### WHAT IS BEING ASKED
Only the lines between the line with "obj.matrix_world = Matrix.Identity(4)" and the line with "self.socket = socket", together with those two lines themselves, are to be copied exactly.

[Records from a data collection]
==============================

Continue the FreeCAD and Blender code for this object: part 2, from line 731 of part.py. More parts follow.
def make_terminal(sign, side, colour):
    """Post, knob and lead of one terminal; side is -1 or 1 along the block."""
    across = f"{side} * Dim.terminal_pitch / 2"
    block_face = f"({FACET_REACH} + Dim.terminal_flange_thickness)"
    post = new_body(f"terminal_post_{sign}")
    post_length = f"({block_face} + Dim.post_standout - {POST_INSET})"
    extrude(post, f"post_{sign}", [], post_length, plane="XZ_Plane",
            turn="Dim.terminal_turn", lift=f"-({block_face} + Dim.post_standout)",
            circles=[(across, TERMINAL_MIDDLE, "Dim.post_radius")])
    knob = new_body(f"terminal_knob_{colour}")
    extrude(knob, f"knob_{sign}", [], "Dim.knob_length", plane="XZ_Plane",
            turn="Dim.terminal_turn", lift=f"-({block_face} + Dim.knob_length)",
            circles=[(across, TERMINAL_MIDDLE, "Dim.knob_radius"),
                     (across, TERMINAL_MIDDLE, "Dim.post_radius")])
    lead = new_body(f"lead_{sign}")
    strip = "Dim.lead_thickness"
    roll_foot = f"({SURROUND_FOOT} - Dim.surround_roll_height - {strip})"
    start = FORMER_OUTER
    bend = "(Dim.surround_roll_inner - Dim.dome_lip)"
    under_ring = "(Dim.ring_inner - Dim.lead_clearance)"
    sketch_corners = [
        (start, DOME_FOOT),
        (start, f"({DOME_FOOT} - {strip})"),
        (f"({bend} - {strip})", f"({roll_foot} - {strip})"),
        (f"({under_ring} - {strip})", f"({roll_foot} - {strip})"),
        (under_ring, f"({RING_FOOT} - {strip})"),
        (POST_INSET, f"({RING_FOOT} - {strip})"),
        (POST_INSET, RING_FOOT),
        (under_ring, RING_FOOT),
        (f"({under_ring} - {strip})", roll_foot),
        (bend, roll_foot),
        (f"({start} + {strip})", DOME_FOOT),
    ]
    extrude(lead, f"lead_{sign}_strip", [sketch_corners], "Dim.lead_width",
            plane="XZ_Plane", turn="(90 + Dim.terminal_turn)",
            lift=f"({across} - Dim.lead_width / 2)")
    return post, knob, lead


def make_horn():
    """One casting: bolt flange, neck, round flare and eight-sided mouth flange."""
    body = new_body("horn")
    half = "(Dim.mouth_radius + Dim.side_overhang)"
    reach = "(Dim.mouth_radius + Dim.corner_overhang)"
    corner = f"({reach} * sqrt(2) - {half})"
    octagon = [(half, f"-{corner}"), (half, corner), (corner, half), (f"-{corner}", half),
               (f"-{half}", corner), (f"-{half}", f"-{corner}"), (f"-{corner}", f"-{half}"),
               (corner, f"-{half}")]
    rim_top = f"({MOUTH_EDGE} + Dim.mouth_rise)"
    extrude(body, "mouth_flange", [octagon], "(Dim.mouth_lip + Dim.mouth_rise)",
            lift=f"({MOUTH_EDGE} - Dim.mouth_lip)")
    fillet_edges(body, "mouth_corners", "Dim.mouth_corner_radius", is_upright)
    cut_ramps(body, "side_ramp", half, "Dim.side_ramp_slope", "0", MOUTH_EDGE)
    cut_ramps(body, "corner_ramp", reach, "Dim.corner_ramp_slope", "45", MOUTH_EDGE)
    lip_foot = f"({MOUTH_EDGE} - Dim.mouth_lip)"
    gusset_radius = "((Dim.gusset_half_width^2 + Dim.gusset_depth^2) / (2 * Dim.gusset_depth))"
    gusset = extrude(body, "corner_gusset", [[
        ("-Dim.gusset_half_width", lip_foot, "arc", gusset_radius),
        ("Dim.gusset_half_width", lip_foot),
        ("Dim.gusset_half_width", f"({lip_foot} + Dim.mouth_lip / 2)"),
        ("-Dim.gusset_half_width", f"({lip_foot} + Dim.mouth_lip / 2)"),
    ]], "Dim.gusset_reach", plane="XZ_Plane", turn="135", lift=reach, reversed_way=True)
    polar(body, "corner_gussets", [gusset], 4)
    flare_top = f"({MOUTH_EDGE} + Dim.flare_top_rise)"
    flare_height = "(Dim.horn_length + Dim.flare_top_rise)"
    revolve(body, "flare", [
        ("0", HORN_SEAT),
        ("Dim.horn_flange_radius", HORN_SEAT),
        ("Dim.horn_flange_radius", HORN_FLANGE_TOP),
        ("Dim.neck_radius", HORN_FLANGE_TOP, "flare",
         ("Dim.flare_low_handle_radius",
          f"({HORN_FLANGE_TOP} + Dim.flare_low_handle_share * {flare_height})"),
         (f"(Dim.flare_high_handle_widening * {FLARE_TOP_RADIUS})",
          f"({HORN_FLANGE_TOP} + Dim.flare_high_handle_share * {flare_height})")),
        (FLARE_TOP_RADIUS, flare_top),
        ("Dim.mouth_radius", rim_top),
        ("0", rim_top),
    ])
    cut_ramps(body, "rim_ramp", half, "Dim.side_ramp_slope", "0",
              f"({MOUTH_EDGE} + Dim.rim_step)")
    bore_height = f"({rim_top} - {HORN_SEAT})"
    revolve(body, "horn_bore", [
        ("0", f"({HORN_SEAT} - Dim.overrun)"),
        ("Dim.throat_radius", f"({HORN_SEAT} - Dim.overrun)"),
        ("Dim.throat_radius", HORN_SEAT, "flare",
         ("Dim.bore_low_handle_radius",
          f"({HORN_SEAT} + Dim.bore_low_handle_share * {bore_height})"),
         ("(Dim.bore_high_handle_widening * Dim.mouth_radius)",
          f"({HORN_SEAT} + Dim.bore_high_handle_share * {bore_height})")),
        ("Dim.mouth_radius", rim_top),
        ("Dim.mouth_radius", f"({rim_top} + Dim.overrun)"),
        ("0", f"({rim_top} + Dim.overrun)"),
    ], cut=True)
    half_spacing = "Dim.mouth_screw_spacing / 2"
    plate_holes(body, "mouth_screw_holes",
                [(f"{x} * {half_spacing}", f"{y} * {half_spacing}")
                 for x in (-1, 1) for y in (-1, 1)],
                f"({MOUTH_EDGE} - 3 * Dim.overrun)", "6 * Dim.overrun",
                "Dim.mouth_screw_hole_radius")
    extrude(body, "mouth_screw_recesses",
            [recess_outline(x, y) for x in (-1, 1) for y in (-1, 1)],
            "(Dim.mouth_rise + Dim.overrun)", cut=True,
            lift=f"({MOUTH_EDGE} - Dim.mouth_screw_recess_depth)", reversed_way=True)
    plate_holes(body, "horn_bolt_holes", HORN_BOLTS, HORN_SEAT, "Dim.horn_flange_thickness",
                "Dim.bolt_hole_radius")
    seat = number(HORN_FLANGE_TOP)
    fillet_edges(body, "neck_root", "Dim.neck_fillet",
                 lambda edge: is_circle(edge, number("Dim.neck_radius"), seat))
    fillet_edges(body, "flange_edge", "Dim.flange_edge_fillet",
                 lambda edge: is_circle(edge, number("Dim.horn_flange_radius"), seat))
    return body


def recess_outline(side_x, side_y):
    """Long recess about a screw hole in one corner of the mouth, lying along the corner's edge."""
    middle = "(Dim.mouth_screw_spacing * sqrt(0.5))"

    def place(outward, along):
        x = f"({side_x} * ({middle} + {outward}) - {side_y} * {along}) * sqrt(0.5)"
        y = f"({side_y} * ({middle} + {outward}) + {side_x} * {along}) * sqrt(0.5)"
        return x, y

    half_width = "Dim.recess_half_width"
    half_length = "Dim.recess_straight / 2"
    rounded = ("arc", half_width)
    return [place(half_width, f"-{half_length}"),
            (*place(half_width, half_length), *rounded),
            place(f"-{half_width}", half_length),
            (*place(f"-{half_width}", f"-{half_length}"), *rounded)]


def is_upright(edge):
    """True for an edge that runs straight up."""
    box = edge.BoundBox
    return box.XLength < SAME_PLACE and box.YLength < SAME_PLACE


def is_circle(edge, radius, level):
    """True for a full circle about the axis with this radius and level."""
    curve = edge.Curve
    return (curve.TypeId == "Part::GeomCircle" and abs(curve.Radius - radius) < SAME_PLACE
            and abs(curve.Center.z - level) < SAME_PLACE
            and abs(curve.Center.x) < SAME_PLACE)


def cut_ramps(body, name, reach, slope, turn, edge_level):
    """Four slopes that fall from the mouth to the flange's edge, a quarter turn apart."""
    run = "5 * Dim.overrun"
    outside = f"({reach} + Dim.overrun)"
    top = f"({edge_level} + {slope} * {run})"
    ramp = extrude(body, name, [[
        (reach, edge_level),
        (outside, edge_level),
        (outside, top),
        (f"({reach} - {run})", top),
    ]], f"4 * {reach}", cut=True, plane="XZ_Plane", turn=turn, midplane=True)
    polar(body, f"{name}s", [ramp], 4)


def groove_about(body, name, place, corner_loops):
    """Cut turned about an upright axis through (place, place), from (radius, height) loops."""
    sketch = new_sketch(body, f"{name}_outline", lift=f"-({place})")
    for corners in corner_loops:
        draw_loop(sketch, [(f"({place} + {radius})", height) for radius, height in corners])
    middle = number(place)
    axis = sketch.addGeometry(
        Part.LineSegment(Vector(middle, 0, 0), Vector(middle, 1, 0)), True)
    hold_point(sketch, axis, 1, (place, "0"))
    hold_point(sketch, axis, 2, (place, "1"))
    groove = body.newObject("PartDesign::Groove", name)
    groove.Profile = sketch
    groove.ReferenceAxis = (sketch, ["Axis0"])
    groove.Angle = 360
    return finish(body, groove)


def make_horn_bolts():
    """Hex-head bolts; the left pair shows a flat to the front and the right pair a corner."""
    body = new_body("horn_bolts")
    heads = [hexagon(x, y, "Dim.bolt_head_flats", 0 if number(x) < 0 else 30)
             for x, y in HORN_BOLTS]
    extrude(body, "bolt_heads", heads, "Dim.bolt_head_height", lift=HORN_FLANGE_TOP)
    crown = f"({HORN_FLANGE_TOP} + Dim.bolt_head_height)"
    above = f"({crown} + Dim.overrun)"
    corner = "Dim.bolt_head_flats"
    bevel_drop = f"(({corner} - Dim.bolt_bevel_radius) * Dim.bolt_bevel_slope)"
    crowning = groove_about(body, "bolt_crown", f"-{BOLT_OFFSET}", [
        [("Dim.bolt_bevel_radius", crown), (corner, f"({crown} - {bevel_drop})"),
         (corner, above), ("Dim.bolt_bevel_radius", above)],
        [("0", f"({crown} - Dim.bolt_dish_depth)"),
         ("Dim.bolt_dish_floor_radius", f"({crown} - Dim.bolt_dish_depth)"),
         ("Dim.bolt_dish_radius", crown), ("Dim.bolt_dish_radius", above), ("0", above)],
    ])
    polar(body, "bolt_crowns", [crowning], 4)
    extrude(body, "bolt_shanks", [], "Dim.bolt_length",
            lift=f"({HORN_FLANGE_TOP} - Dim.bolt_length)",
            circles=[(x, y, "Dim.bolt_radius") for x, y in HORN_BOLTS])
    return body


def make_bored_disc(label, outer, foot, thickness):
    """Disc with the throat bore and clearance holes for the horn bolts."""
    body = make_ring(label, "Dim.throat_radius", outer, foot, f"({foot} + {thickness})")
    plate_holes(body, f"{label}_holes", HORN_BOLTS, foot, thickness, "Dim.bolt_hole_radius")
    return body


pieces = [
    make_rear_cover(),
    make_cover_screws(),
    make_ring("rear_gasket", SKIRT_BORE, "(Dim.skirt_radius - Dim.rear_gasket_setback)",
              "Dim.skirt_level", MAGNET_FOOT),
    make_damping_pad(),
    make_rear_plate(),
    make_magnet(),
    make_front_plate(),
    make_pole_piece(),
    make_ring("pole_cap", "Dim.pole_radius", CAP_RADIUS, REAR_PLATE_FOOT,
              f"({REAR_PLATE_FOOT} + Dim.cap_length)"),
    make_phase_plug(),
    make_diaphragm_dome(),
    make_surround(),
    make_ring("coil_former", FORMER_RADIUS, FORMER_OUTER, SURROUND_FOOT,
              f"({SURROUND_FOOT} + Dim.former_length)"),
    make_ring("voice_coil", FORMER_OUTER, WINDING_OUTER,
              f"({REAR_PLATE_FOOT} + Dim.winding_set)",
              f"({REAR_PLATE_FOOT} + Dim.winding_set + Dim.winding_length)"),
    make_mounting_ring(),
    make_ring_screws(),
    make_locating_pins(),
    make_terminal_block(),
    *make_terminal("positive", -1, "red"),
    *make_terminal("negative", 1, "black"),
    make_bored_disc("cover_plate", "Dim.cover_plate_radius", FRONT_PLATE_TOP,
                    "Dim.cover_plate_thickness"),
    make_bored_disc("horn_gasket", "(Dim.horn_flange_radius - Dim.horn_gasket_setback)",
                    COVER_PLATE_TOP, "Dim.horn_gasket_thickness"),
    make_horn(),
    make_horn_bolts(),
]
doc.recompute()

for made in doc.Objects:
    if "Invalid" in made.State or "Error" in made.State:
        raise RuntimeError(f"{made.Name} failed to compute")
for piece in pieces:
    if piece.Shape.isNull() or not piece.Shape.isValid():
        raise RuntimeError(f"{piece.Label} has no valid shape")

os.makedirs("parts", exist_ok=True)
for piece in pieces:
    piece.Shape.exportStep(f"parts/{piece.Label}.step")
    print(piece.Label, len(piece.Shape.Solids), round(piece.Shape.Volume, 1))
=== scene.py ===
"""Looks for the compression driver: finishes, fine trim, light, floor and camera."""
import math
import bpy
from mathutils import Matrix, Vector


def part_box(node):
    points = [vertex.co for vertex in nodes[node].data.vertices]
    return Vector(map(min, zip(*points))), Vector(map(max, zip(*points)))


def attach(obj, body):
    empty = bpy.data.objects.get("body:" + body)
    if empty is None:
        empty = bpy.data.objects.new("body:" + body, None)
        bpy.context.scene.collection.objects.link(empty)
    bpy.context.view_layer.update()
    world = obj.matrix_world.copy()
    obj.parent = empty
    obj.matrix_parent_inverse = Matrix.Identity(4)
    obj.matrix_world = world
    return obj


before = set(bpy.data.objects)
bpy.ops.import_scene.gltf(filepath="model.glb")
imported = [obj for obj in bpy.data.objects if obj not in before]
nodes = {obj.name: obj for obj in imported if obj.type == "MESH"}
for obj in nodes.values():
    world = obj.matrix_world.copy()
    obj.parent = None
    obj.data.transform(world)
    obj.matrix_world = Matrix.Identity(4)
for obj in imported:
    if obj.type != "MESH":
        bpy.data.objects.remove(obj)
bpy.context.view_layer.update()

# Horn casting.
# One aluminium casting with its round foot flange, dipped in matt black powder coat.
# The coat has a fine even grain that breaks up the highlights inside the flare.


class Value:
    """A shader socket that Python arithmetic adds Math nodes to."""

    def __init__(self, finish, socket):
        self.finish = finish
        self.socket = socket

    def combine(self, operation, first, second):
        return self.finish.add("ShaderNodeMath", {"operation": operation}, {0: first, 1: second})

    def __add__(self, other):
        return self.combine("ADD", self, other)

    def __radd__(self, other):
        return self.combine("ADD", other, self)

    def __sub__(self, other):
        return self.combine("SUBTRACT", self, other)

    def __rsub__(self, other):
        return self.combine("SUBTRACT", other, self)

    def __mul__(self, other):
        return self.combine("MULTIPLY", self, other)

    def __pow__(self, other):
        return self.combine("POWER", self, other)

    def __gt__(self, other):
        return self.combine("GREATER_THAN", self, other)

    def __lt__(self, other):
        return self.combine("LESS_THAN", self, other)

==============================

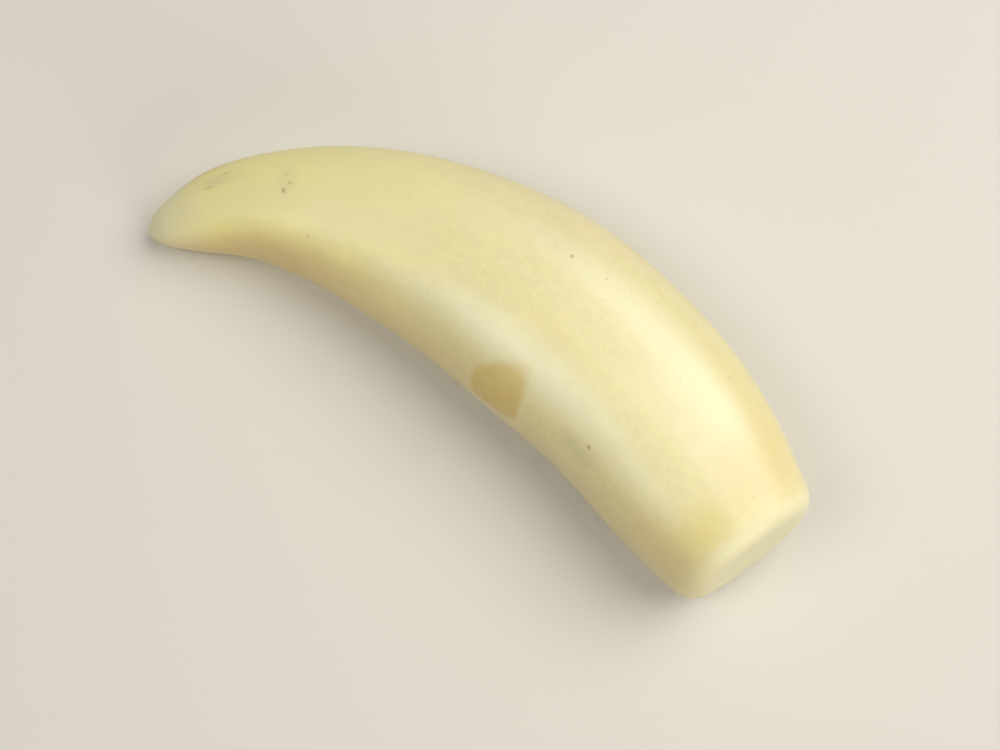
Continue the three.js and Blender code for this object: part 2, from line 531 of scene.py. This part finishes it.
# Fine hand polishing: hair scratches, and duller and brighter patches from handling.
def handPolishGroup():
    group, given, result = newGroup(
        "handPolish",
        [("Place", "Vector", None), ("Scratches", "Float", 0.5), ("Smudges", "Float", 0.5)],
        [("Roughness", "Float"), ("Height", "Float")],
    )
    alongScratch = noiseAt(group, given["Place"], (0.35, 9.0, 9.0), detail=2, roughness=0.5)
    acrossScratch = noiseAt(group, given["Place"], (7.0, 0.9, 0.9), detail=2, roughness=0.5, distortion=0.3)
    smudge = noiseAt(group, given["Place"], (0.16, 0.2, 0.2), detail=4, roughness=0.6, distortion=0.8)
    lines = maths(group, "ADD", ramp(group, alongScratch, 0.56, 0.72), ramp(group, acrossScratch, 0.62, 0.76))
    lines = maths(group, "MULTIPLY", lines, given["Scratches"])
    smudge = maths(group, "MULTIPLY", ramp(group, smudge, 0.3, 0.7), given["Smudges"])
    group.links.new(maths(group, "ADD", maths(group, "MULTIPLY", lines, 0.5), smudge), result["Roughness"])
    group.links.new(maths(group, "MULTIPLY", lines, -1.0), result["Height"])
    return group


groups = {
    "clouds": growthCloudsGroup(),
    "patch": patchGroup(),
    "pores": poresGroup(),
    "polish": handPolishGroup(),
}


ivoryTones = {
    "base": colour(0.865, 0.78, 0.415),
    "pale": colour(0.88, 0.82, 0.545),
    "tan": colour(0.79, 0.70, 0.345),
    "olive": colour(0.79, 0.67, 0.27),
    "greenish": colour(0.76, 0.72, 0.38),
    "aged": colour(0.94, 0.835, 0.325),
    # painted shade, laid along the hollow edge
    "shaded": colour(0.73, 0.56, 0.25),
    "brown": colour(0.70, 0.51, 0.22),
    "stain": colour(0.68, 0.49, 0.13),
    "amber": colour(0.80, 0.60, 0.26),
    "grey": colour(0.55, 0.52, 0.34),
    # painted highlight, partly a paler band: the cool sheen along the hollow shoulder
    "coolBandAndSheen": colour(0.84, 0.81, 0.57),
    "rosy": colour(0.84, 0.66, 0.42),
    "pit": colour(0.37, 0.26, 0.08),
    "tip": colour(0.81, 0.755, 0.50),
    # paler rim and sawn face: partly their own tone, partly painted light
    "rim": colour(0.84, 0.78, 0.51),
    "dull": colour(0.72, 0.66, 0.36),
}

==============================

### OUTPUT BELOW
    obj.matrix_world = Matrix.Identity(4)
for obj in imported:
    if obj.type != "MESH":
        bpy.data.objects.remove(obj)
bpy.context.view_layer.update()

# Horn casting.
# One aluminium casting with its round foot flange, dipped in matt black powder coat.
# The coat has a fine even grain that breaks up the highlights inside the flare.


class Value:
    """A shader socket that Python arithmetic adds Math nodes to."""

    def __init__(self, finish, socket):
        self.finish = finish
        self.socket = socket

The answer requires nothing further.